The refined method is more accurate because it accounts for the variable costs that increase with each booking. In this example, the simplified method understates break-even by 11 points — a meaningful difference when evaluating deal risk.

## Interpreting Break-Even Occupancy

| Break-Even | Risk Level | Interpretation |
|------------|-----------|----------------|
| < 40% | Low risk | Strong margin of safety. Deal works even in a bad year. |
| 40–55% | Moderate risk | Comfortable in most markets. Standard for a well-priced deal. |
| 55–65% | Elevated risk | Requires consistent performance. Vulnerable to seasonal dips. |
| 65–75% | High risk | Little margin for error. Off-season months will be cash-negative. |
| > 75% | Very high risk | Even strong markets may not sustain this. Negotiate a lower price or increase the down payment. |

## How to Lower Break-Even Occupancy

There are three levers:

### 1. Reduce the purchase price

A lower price means a smaller loan, less debt service, and a lower break-even. This is the most powerful lever because it affects every year of the hold.

**Example:** Negotiating $25,000 off a $350,000 purchase reduces annual debt service by ~$2,000, lowering break-even by about 3 occupancy points.

### 2. Increase the down payment

More cash down = smaller loan = lower debt service. But this also increases your total cash invested and can reduce [cash-on-cash-return](/learn/cash-on-cash-return).

### 3. Increase ADR

Higher nightly rates mean each booked night covers more of your costs. Invest in listing quality, professional photos, premium amenities, and dynamic pricing to push ADR up without sacrificing occupancy.
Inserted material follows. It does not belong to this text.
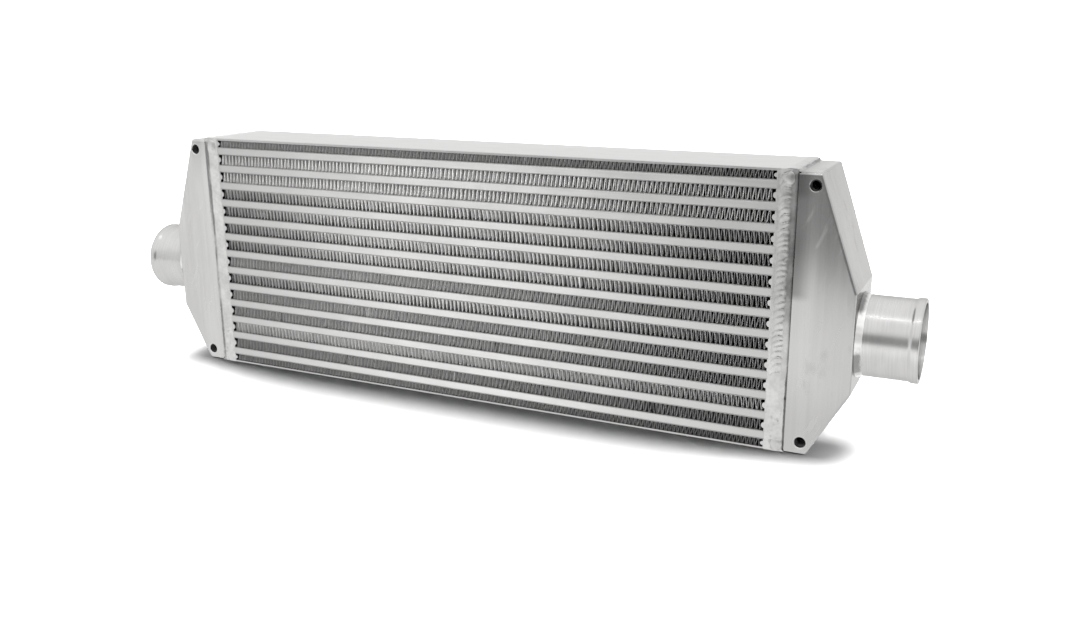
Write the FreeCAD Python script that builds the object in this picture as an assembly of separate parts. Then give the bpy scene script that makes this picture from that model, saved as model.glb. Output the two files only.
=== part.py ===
import FreeCAD, Part
import math
import os

# A bar and plate intercooler: a brazed core between two cast end tanks with a pipe on each.
# Millimetres. X runs along the length, Y from the front face to the back face, Z up.
# The origin is the middle of the core's footprint, on the underside of the bottom plate.

# Core block
core_length = 560.6
core_depth = 76.2
plate_thickness = 2.0
plate_edge_radius = 0.5

# Layers between the two plates
passage_count = 13
sheet_thickness = 0.5
bar_height = 6.0
bar_width = 8.0
bar_edge_radius = 0.5
air_height = 9.5
end_air_height = 6.5

# Short spacer bars that close the ends of the air rows
spacer_length = 14.4
spacer_nose = 2.2

# Folded air fins
air_fin_sheet = 0.2
air_fin_pitch = 3.86
end_air_fin_pitch = 3.55
air_fin_crest = 0.5
air_fin_inset = 0.5
air_fin_end_gap = 0.4

# Folded turbulator fins inside the charge passages
turbulator_sheet = 0.3
turbulator_pitch = 4.25
turbulator_crest = 1.2
turbulator_side_gap = 0.2
turbulator_end_inset = 2.0

# Cast end tanks
tank_wall = 4.0
tank_top_step = 2.0
tank_bottom_step = 0.8
tank_land = 18.6
tank_crease = 20.0
tank_reach = 48.9
tank_end_bottom = 52.6
tank_end_margin_z = 7.8
tank_end_margin_y = 4.0
tank_edge_radius = 2.5
tank_joint_chamfer = 2.0
soft_crease_angle = 15.0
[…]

## Break-Even and Deal Evaluation

Break-even occupancy is a stress test, not a forecast. Use it to answer:

- **"What if occupancy drops 15 points from my projection?"** If your projected occupancy is 68% and break-even is 52%, a 15-point drop to 53% still covers costs.
- **"Can this deal survive the off-season?"** If your market's winter occupancy is 30% and break-even is 55%, you'll run cash-negative for 3–4 months. Make sure peak-season surplus and reserves cover the gap.
- **"How does this deal compare to alternatives?"** Between two properties with similar projected returns, the one with lower break-even occupancy is the safer investment.

Pair break-even occupancy with [what-is-dscr](/learn/what-is-dscr) for the full picture: DSCR tells lenders whether the property can service debt at projected income, and break-even tells you how far income can fall before it can't.

## Common Mistakes

**Using only the simplified calculation.** Ignoring variable costs per booking understates break-even by 5–15 points. Always account for cleaning, commissions, and supplies that scale with occupancy.

**Forgetting seasonal cash flow timing.** A 50% annual break-even doesn't mean you're fine if occupancy is 50% every month. If the property hits 80% in peak and 25% in off-season, you'll need cash reserves to cover 3–4 months of negative cash flow even though the annual math works.

**Not stress-testing rate compression.** Break-even assumes your current ADR holds. If a new wave of STR listings enters your market and ADR drops 15%, your break-even occupancy rises. Model both occupancy and rate stress scenarios.